→ **STATED EXERCISE**: Copy out all of the material exactly.
[start]
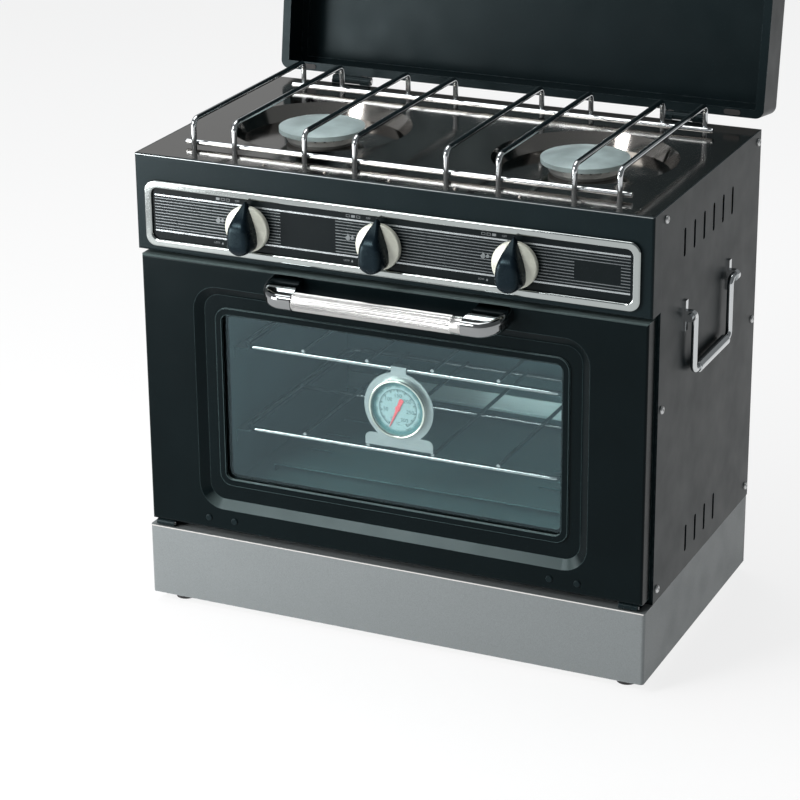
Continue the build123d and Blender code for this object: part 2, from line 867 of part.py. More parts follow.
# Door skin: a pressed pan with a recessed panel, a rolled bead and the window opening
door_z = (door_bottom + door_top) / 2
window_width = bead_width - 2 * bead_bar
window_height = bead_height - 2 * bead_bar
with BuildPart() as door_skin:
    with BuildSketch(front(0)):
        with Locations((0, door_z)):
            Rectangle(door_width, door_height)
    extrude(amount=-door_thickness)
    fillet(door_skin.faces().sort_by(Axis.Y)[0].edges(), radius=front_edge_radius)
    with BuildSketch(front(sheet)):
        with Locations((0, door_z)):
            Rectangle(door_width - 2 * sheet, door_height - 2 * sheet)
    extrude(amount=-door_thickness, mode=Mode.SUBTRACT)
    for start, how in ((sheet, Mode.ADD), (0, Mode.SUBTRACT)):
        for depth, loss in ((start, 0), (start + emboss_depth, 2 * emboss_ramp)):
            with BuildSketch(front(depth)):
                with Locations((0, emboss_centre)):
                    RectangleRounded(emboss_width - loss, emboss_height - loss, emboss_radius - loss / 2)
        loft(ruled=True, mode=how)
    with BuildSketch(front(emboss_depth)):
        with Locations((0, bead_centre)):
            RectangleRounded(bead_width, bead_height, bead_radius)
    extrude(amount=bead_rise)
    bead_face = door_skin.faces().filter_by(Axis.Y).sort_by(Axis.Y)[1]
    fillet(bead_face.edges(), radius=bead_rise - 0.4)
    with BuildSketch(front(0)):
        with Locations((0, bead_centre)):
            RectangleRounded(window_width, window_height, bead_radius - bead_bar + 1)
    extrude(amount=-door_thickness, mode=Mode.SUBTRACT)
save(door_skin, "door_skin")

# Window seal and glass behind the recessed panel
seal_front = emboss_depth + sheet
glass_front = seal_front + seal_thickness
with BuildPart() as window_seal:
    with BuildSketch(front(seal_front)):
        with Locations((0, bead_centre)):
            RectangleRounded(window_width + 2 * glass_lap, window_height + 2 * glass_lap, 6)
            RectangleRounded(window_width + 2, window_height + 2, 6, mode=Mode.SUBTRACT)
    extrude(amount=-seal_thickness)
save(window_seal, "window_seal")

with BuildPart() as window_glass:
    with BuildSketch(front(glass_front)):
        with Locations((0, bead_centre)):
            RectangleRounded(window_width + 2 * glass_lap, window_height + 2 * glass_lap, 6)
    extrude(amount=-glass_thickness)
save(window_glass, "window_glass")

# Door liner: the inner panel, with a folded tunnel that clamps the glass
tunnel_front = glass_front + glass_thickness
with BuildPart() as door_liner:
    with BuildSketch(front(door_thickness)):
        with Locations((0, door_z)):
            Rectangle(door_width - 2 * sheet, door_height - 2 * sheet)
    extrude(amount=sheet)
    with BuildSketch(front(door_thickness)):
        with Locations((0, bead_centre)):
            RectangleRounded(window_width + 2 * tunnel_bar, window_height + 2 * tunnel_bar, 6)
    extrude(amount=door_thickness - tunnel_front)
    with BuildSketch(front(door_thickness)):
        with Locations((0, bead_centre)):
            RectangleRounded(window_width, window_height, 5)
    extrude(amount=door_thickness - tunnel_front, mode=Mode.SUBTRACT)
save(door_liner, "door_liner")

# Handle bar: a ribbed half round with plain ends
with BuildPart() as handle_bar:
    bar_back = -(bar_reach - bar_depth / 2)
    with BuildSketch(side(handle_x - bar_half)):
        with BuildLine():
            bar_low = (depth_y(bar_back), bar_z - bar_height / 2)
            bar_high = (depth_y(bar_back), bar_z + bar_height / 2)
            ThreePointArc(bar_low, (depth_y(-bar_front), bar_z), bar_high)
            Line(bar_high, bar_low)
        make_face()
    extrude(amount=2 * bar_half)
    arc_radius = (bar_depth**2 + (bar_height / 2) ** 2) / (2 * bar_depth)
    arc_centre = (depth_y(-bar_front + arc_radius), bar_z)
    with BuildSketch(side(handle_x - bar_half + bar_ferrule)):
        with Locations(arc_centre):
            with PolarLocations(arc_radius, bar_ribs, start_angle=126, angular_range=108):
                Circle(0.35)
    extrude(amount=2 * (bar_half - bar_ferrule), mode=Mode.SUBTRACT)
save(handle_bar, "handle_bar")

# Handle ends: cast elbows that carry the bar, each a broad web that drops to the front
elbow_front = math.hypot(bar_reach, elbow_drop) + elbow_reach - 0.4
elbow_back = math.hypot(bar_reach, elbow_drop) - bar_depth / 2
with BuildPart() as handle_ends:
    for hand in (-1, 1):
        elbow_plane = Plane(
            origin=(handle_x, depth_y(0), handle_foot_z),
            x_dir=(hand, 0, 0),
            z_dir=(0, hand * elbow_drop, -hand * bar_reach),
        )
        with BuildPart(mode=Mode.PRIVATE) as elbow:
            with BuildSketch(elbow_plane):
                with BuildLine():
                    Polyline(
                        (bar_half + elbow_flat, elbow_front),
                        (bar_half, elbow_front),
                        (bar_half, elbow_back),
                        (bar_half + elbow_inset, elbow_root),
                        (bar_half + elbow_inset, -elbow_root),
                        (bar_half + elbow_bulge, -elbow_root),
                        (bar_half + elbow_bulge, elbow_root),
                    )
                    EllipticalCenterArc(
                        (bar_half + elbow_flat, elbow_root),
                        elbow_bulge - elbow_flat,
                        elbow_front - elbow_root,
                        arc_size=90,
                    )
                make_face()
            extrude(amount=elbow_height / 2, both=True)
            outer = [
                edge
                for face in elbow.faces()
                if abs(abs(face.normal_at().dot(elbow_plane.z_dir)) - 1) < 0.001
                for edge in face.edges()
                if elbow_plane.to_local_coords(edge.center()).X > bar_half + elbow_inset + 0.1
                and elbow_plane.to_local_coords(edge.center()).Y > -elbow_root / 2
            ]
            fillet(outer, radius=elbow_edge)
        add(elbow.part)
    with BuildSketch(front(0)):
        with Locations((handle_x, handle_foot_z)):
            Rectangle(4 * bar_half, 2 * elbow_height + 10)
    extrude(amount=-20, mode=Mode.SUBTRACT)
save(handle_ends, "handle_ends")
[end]
→ **EXPECTED ANSWER**:
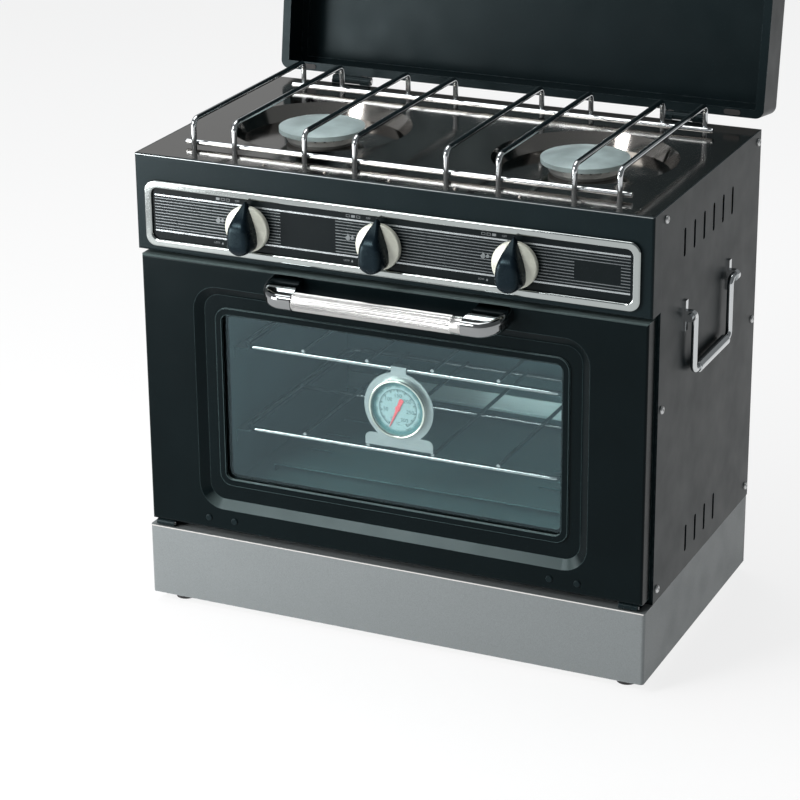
Continue the build123d and Blender code for this object: part 2, from line 867 of part.py. More parts follow.
# Door skin: a pressed pan with a recessed panel, a rolled bead and the window opening
door_z = (door_bottom + door_top) / 2
window_width = bead_width - 2 * bead_bar
window_height = bead_height - 2 * bead_bar
with BuildPart() as door_skin:
    with BuildSketch(front(0)):
        with Locations((0, door_z)):
            Rectangle(door_width, door_height)
    extrude(amount=-door_thickness)
    fillet(door_skin.faces().sort_by(Axis.Y)[0].edges(), radius=front_edge_radius)
    with BuildSketch(front(sheet)):
        with Locations((0, door_z)):
            Rectangle(door_width - 2 * sheet, door_height - 2 * sheet)
    extrude(amount=-door_thickness, mode=Mode.SUBTRACT)
    for start, how in ((sheet, Mode.ADD), (0, Mode.SUBTRACT)):
        for depth, loss in ((start, 0), (start + emboss_depth, 2 * emboss_ramp)):
            with BuildSketch(front(depth)):
                with Locations((0, emboss_centre)):
                    RectangleRounded(emboss_width - loss, emboss_height - loss, emboss_radius - loss / 2)
        loft(ruled=True, mode=how)
    with BuildSketch(front(emboss_depth)):
        with Locations((0, bead_centre)):
            RectangleRounded(bead_width, bead_height, bead_radius)
    extrude(amount=bead_rise)
    bead_face = door_skin.faces().filter_by(Axis.Y).sort_by(Axis.Y)[1]
    fillet(bead_face.edges(), radius=bead_rise - 0.4)
    with BuildSketch(front(0)):
        with Locations((0, bead_centre)):
            RectangleRounded(window_width, window_height, bead_radius - bead_bar + 1)
    extrude(amount=-door_thickness, mode=Mode.SUBTRACT)
save(door_skin, "door_skin")

# Window seal and glass behind the recessed panel
seal_front = emboss_depth + sheet
glass_front = seal_front + seal_thickness
with BuildPart() as window_seal:
    with BuildSketch(front(seal_front)):
        with Locations((0, bead_centre)):
            RectangleRounded(window_width + 2 * glass_lap, window_height + 2 * glass_lap, 6)
            RectangleRounded(window_width + 2, window_height + 2, 6, mode=Mode.SUBTRACT)
    extrude(amount=-seal_thickness)
save(window_seal, "window_seal")

with BuildPart() as window_glass:
    with BuildSketch(front(glass_front)):
        with Locations((0, bead_centre)):
            RectangleRounded(window_width + 2 * glass_lap, window_height + 2 * glass_lap, 6)
    extrude(amount=-glass_thickness)
save(window_glass, "window_glass")

# Door liner: the inner panel, with a folded tunnel that clamps the glass
tunnel_front = glass_front + glass_thickness
with BuildPart() as door_liner:
    with BuildSketch(front(door_thickness)):
        with Locations((0, door_z)):
            Rectangle(door_width - 2 * sheet, door_height - 2 * sheet)
    extrude(amount=sheet)
    with BuildSketch(front(door_thickness)):
        with Locations((0, bead_centre)):
            RectangleRounded(window_width + 2 * tunnel_bar, window_height + 2 * tunnel_bar, 6)
    extrude(amount=door_thickness - tunnel_front)
    with BuildSketch(front(door_thickness)):
        with Locations((0, bead_centre)):
            RectangleRounded(window_width, window_height, 5)
    extrude(amount=door_thickness - tunnel_front, mode=Mode.SUBTRACT)
save(door_liner, "door_liner")

# Handle bar: a ribbed half round with plain ends
with BuildPart() as handle_bar:
    bar_back = -(bar_reach - bar_depth / 2)
    with BuildSketch(side(handle_x - bar_half)):
        with BuildLine():
            bar_low = (depth_y(bar_back), bar_z - bar_height / 2)
            bar_high = (depth_y(bar_back), bar_z + bar_height / 2)
            ThreePointArc(bar_low, (depth_y(-bar_front), bar_z), bar_high)
            Line(bar_high, bar_low)
        make_face()
    extrude(amount=2 * bar_half)
    arc_radius = (bar_depth**2 + (bar_height / 2) ** 2) / (2 * bar_depth)
    arc_centre = (depth_y(-bar_front + arc_radius), bar_z)
    with BuildSketch(side(handle_x - bar_half + bar_ferrule)):
        with Locations(arc_centre):
            with PolarLocations(arc_radius, bar_ribs, start_angle=126, angular_range=108):
                Circle(0.35)
    extrude(amount=2 * (bar_half - bar_ferrule), mode=Mode.SUBTRACT)
save(handle_bar, "handle_bar")

# Handle ends: cast elbows that carry the bar, each a broad web that drops to the front
elbow_front = math.hypot(bar_reach, elbow_drop) + elbow_reach - 0.4
elbow_back = math.hypot(bar_reach, elbow_drop) - bar_depth / 2
with BuildPart() as handle_ends:
    for hand in (-1, 1):
        elbow_plane = Plane(
            origin=(handle_x, depth_y(0), handle_foot_z),
            x_dir=(hand, 0, 0),
            z_dir=(0, hand * elbow_drop, -hand * bar_reach),
        )
        with BuildPart(mode=Mode.PRIVATE) as elbow:
            with BuildSketch(elbow_plane):
                with BuildLine():
                    Polyline(
                        (bar_half + elbow_flat, elbow_front),
                        (bar_half, elbow_front),
                        (bar_half, elbow_back),
                        (bar_half + elbow_inset, elbow_root),
                        (bar_half + elbow_inset, -elbow_root),
                        (bar_half + elbow_bulge, -elbow_root),
                        (bar_half + elbow_bulge, elbow_root),
                    )
                    EllipticalCenterArc(
                        (bar_half + elbow_flat, elbow_root),
                        elbow_bulge - elbow_flat,
                        elbow_front - elbow_root,
                        arc_size=90,
                    )
                make_face()
            extrude(amount=elbow_height / 2, both=True)
            outer = [
                edge
                for face in elbow.faces()
                if abs(abs(face.normal_at().dot(elbow_plane.z_dir)) - 1) < 0.001
                for edge in face.edges()
                if elbow_plane.to_local_coords(edge.center()).X > bar_half + elbow_inset + 0.1
                and elbow_plane.to_local_coords(edge.center()).Y > -elbow_root / 2
            ]
            fillet(outer, radius=elbow_edge)
        add(elbow.part)
    with BuildSketch(front(0)):
        with Locations((handle_x, handle_foot_z)):
            Rectangle(4 * bar_half, 2 * elbow_height + 10)
    extrude(amount=-20, mode=Mode.SUBTRACT)
save(handle_ends, "handle_ends")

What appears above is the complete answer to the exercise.